The Chalet of San Marco

Impaired vision may lead to bureaucratic creep

I believe the issue associated with rental properties on this island was specifically identified as noise, parking and trash. In fact, city endorsed groups assigned to reviewing the rental problem on Marco Island agreed and confirmed the specific problems as well as associated difficulties in combating the problem, i.e. enforcing existing nuisance code to transient renters.

Having read the latest edition of the proposed rental ordinance, I concluded there must be a safety problem specifically linked to residential rental properties. The language in the proposed Rental Ordinance requires an annual safety inspection and enforcement of egress specifications to latest standards. I could be duped in believing one root cause of the rental problem on this island is egress and fire related because safety is a primary consideration in drafting all ordinances.
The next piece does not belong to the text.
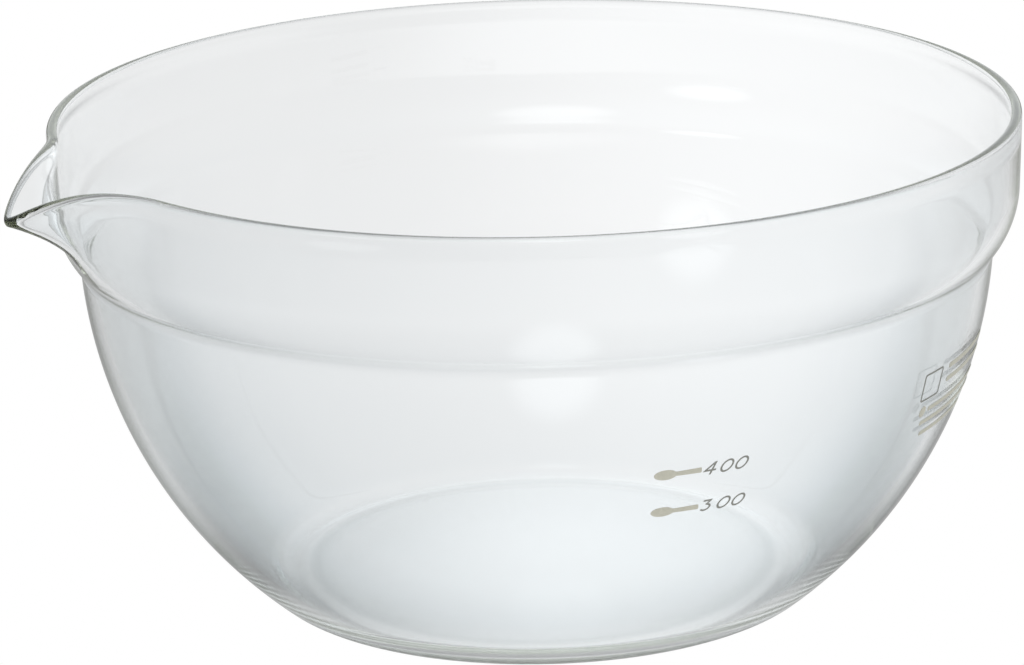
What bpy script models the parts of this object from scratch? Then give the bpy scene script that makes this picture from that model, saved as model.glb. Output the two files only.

Safety is always a concern in drafting ordinances brought before council, but if we really are honest about safety, we would be concerned for all residential dwellings, not just short term rental residences.

Why is that so? The argument is residential rental properties are engaged in a business activity. My rebuttal: Whether it is an annual rental or one week rental, the property serves the same function as a residence for personal use. The basic use of the property remains the same so the safety concerns should be the same regardless of classification: business or personal.

In fairness to the community, use is a primary determinant for safety standards. If safety was an issue, the city would apply a uniform safety standard for all residential properties not just rental residential properties ... but it does not because there is not a safety problem.

The city and our elected council as well as delegated city review boards failed to follow simple basic problem solving skills. As a result, I bear witness to bureaucratic creep with its associated costs and complexity under the guise of a safety.

Safety warning: city administration and council may be vision impaired.